## START

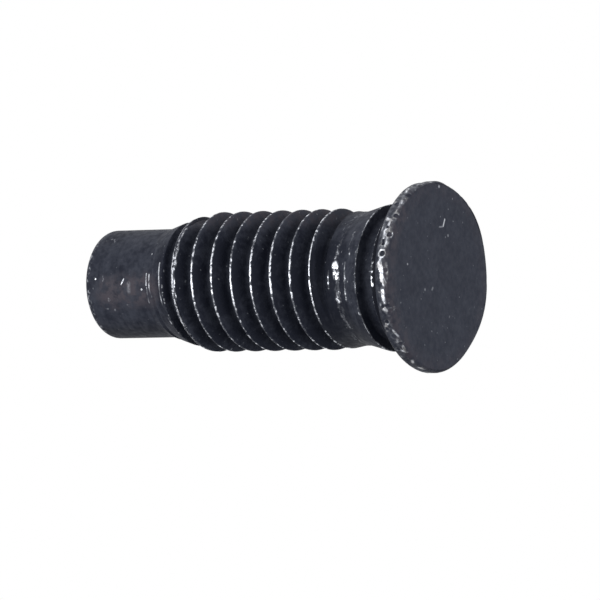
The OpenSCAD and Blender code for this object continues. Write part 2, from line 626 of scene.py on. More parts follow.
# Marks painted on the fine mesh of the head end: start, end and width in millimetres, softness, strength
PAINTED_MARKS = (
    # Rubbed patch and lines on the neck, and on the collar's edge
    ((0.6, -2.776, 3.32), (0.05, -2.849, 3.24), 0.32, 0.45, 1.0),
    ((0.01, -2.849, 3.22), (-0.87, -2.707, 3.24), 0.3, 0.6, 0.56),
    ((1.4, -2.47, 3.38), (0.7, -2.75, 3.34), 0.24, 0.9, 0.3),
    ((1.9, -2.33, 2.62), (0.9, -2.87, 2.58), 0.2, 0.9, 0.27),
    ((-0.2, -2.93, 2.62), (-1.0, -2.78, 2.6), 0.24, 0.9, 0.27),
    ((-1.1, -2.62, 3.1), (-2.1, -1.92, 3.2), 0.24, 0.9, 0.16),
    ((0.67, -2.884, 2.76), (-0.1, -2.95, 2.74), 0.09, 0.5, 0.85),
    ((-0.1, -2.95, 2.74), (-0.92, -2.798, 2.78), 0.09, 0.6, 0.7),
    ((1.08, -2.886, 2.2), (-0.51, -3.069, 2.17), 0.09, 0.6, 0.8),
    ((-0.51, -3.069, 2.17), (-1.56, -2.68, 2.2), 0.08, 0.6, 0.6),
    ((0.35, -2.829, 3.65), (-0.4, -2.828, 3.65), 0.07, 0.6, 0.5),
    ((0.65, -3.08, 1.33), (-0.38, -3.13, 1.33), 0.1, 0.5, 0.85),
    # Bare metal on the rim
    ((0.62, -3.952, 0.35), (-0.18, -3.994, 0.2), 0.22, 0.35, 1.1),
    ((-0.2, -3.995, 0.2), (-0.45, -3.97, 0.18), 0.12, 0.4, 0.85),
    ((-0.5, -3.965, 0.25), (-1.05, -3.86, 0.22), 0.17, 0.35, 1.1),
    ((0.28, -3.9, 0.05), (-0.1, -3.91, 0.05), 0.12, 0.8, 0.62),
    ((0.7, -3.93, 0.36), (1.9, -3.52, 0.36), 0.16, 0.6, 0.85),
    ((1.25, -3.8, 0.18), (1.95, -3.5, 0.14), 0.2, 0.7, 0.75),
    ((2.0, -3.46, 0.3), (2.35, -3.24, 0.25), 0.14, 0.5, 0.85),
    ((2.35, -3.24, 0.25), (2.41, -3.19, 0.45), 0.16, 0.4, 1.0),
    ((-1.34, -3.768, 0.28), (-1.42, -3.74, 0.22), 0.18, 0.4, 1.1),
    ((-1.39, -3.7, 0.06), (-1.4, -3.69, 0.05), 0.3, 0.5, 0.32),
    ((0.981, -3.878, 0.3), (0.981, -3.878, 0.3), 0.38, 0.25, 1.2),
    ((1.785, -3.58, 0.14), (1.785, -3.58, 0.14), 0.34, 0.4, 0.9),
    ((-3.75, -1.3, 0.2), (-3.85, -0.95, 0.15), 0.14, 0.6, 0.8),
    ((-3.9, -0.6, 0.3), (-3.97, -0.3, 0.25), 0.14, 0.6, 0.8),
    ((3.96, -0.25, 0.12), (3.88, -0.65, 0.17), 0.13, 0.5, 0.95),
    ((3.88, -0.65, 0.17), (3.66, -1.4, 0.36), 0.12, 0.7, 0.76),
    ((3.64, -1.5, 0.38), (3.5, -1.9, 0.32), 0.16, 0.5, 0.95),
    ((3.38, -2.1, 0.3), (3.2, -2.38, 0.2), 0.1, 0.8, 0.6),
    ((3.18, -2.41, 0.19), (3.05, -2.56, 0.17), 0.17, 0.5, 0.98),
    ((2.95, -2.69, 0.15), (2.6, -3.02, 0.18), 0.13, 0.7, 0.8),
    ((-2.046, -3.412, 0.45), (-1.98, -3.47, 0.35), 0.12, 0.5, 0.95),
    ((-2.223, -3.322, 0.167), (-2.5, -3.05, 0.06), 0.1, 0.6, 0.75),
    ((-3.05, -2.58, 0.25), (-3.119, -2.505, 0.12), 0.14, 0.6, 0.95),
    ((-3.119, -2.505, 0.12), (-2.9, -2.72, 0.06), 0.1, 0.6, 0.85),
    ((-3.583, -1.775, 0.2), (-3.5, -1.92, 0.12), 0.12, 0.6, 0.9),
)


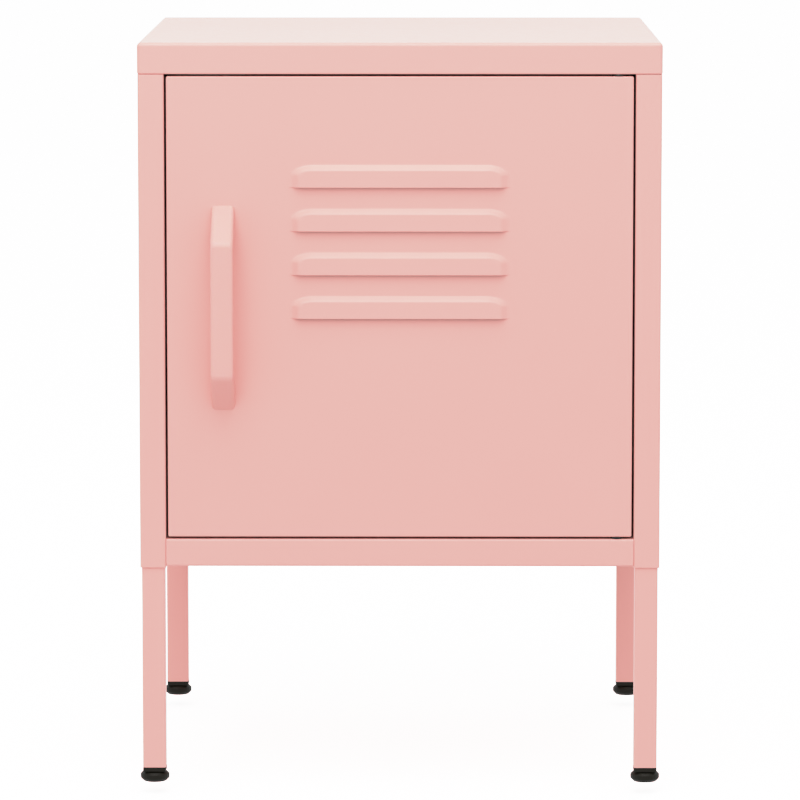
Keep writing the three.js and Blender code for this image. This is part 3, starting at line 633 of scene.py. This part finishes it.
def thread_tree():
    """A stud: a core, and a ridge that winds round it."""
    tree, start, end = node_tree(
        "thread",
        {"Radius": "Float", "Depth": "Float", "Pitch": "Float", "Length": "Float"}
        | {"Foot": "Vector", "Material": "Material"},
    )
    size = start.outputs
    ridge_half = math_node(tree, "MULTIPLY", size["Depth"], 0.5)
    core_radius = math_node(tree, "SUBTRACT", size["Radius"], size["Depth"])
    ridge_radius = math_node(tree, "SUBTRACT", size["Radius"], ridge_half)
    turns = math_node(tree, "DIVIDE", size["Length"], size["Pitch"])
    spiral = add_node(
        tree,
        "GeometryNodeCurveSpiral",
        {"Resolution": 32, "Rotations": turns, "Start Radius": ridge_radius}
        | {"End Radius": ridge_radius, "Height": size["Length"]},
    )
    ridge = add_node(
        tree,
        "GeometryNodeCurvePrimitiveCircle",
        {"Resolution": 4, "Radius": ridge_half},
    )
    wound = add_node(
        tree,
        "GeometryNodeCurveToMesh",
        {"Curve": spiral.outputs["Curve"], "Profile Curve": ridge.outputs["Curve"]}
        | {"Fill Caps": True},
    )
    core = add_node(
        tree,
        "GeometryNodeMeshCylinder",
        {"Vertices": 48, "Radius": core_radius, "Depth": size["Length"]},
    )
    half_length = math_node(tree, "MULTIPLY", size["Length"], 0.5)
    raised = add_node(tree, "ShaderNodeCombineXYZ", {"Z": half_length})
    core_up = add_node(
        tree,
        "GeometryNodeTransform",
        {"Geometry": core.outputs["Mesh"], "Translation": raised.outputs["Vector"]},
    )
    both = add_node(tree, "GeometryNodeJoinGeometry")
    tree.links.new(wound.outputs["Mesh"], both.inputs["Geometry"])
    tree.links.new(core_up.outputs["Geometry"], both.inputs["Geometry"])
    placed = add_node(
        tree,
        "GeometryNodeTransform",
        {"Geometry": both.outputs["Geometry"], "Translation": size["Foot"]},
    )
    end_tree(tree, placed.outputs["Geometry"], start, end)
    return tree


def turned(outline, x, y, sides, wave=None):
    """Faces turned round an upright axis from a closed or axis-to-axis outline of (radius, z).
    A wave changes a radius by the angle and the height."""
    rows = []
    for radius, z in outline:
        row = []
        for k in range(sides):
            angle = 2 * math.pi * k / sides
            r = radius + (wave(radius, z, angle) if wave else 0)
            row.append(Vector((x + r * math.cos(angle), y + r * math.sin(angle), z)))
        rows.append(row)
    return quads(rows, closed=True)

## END

Each line of the material above needs to be quoted exactly, please.

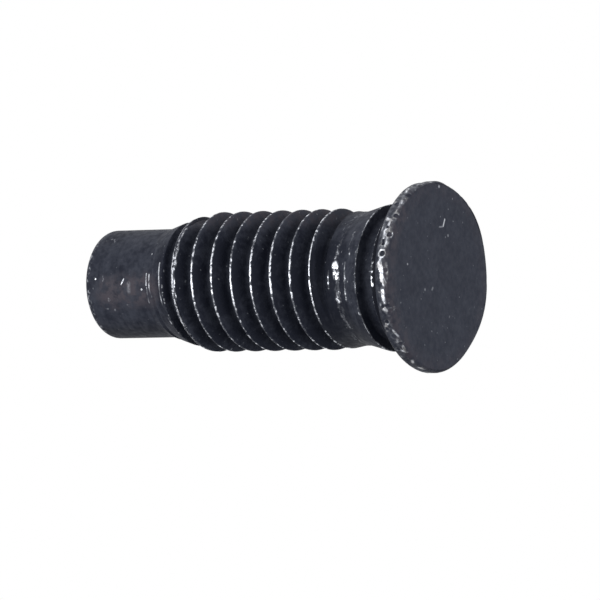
The OpenSCAD and Blender code for this object continues. Write part 2, from line 626 of scene.py on. More parts follow.
# Marks painted on the fine mesh of the head end: start, end and width in millimetres, softness, strength
PAINTED_MARKS = (
    # Rubbed patch and lines on the neck, and on the collar's edge
    ((0.6, -2.776, 3.32), (0.05, -2.849, 3.24), 0.32, 0.45, 1.0),
    ((0.01, -2.849, 3.22), (-0.87, -2.707, 3.24), 0.3, 0.6, 0.56),
    ((1.4, -2.47, 3.38), (0.7, -2.75, 3.34), 0.24, 0.9, 0.3),
    ((1.9, -2.33, 2.62), (0.9, -2.87, 2.58), 0.2, 0.9, 0.27),
    ((-0.2, -2.93, 2.62), (-1.0, -2.78, 2.6), 0.24, 0.9, 0.27),
    ((-1.1, -2.62, 3.1), (-2.1, -1.92, 3.2), 0.24, 0.9, 0.16),
    ((0.67, -2.884, 2.76), (-0.1, -2.95, 2.74), 0.09, 0.5, 0.85),
    ((-0.1, -2.95, 2.74), (-0.92, -2.798, 2.78), 0.09, 0.6, 0.7),
    ((1.08, -2.886, 2.2), (-0.51, -3.069, 2.17), 0.09, 0.6, 0.8),
    ((-0.51, -3.069, 2.17), (-1.56, -2.68, 2.2), 0.08, 0.6, 0.6),
    ((0.35, -2.829, 3.65), (-0.4, -2.828, 3.65), 0.07, 0.6, 0.5),
    ((0.65, -3.08, 1.33), (-0.38, -3.13, 1.33), 0.1, 0.5, 0.85),
    # Bare metal on the rim
    ((0.62, -3.952, 0.35), (-0.18, -3.994, 0.2), 0.22, 0.35, 1.1),
    ((-0.2, -3.995, 0.2), (-0.45, -3.97, 0.18), 0.12, 0.4, 0.85),
    ((-0.5, -3.965, 0.25), (-1.05, -3.86, 0.22), 0.17, 0.35, 1.1),
    ((0.28, -3.9, 0.05), (-0.1, -3.91, 0.05), 0.12, 0.8, 0.62),
    ((0.7, -3.93, 0.36), (1.9, -3.52, 0.36), 0.16, 0.6, 0.85),
    ((1.25, -3.8, 0.18), (1.95, -3.5, 0.14), 0.2, 0.7, 0.75),
    ((2.0, -3.46, 0.3), (2.35, -3.24, 0.25), 0.14, 0.5, 0.85),
    ((2.35, -3.24, 0.25), (2.41, -3.19, 0.45), 0.16, 0.4, 1.0),
    ((-1.34, -3.768, 0.28), (-1.42, -3.74, 0.22), 0.18, 0.4, 1.1),
    ((-1.39, -3.7, 0.06), (-1.4, -3.69, 0.05), 0.3, 0.5, 0.32),
    ((0.981, -3.878, 0.3), (0.981, -3.878, 0.3), 0.38, 0.25, 1.2),
    ((1.785, -3.58, 0.14), (1.785, -3.58, 0.14), 0.34, 0.4, 0.9),
    ((-3.75, -1.3, 0.2), (-3.85, -0.95, 0.15), 0.14, 0.6, 0.8),
    ((-3.9, -0.6, 0.3), (-3.97, -0.3, 0.25), 0.14, 0.6, 0.8),
    ((3.96, -0.25, 0.12), (3.88, -0.65, 0.17), 0.13, 0.5, 0.95),
    ((3.88, -0.65, 0.17), (3.66, -1.4, 0.36), 0.12, 0.7, 0.76),
    ((3.64, -1.5, 0.38), (3.5, -1.9, 0.32), 0.16, 0.5, 0.95),
    ((3.38, -2.1, 0.3), (3.2, -2.38, 0.2), 0.1, 0.8, 0.6),
    ((3.18, -2.41, 0.19), (3.05, -2.56, 0.17), 0.17, 0.5, 0.98),
    ((2.95, -2.69, 0.15), (2.6, -3.02, 0.18), 0.13, 0.7, 0.8),
    ((-2.046, -3.412, 0.45), (-1.98, -3.47, 0.35), 0.12, 0.5, 0.95),
    ((-2.223, -3.322, 0.167), (-2.5, -3.05, 0.06), 0.1, 0.6, 0.75),
    ((-3.05, -2.58, 0.25), (-3.119, -2.505, 0.12), 0.14, 0.6, 0.95),
    ((-3.119, -2.505, 0.12), (-2.9, -2.72, 0.06), 0.1, 0.6, 0.85),
    ((-3.583, -1.775, 0.2), (-3.5, -1.92, 0.12), 0.12, 0.6, 0.9),
)


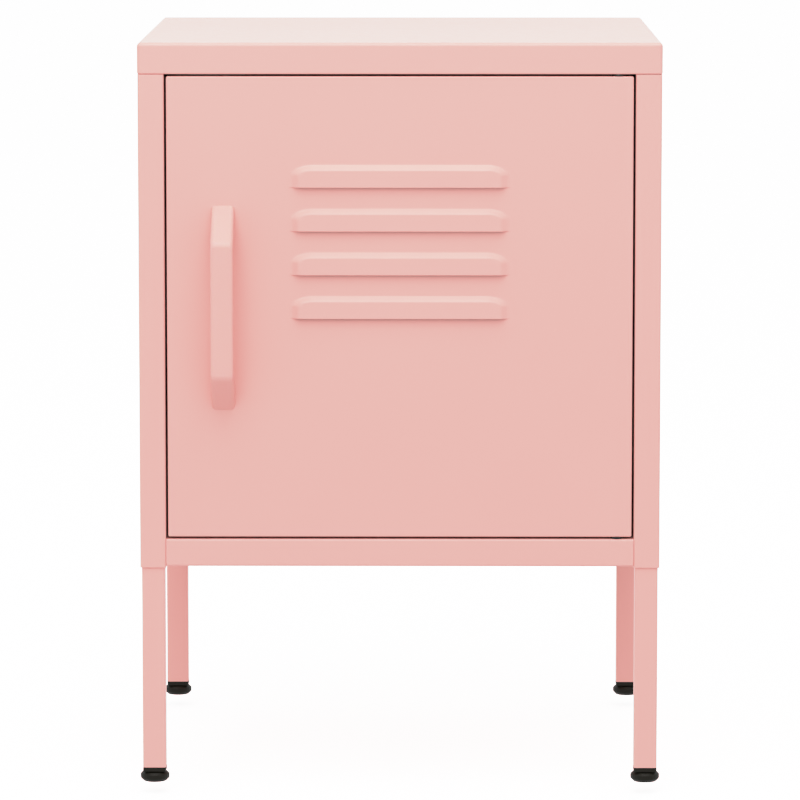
Keep writing the three.js and Blender code for this image. This is part 3, starting at line 633 of scene.py. This part finishes it.
def thread_tree():
    """A stud: a core, and a ridge that winds round it."""
    tree, start, end = node_tree(
        "thread",
        {"Radius": "Float", "Depth": "Float", "Pitch": "Float", "Length": "Float"}
        | {"Foot": "Vector", "Material": "Material"},
    )
    size = start.outputs
    ridge_half = math_node(tree, "MULTIPLY", size["Depth"], 0.5)
    core_radius = math_node(tree, "SUBTRACT", size["Radius"], size["Depth"])
    ridge_radius = math_node(tree, "SUBTRACT", size["Radius"], ridge_half)
    turns = math_node(tree, "DIVIDE", size["Length"], size["Pitch"])
    spiral = add_node(
        tree,
        "GeometryNodeCurveSpiral",
        {"Resolution": 32, "Rotations": turns, "Start Radius": ridge_radius}
        | {"End Radius": ridge_radius, "Height": size["Length"]},
    )
    ridge = add_node(
        tree,
        "GeometryNodeCurvePrimitiveCircle",
        {"Resolution": 4, "Radius": ridge_half},
    )
    wound = add_node(
        tree,
        "GeometryNodeCurveToMesh",
        {"Curve": spiral.outputs["Curve"], "Profile Curve": ridge.outputs["Curve"]}
        | {"Fill Caps": True},
    )
    core = add_node(
        tree,
        "GeometryNodeMeshCylinder",
        {"Vertices": 48, "Radius": core_radius, "Depth": size["Length"]},
    )
    half_length = math_node(tree, "MULTIPLY", size["Length"], 0.5)
    raised = add_node(tree, "ShaderNodeCombineXYZ", {"Z": half_length})
    core_up = add_node(
        tree,
        "GeometryNodeTransform",
        {"Geometry": core.outputs["Mesh"], "Translation": raised.outputs["Vector"]},
    )
    both = add_node(tree, "GeometryNodeJoinGeometry")
    tree.links.new(wound.outputs["Mesh"], both.inputs["Geometry"])
    tree.links.new(core_up.outputs["Geometry"], both.inputs["Geometry"])
    placed = add_node(
        tree,
        "GeometryNodeTransform",
        {"Geometry": both.outputs["Geometry"], "Translation": size["Foot"]},
    )
    end_tree(tree, placed.outputs["Geometry"], start, end)
    return tree


def turned(outline, x, y, sides, wave=None):
    """Faces turned round an upright axis from a closed or axis-to-axis outline of (radius, z).
    A wave changes a radius by the angle and the height."""
    rows = []
    for radius, z in outline:
        row = []
        for k in range(sides):
            angle = 2 * math.pi * k / sides
            r = radius + (wave(radius, z, angle) if wave else 0)
            row.append(Vector((x + r * math.cos(angle), y + r * math.sin(angle), z)))
        rows.append(row)
    return quads(rows, closed=True)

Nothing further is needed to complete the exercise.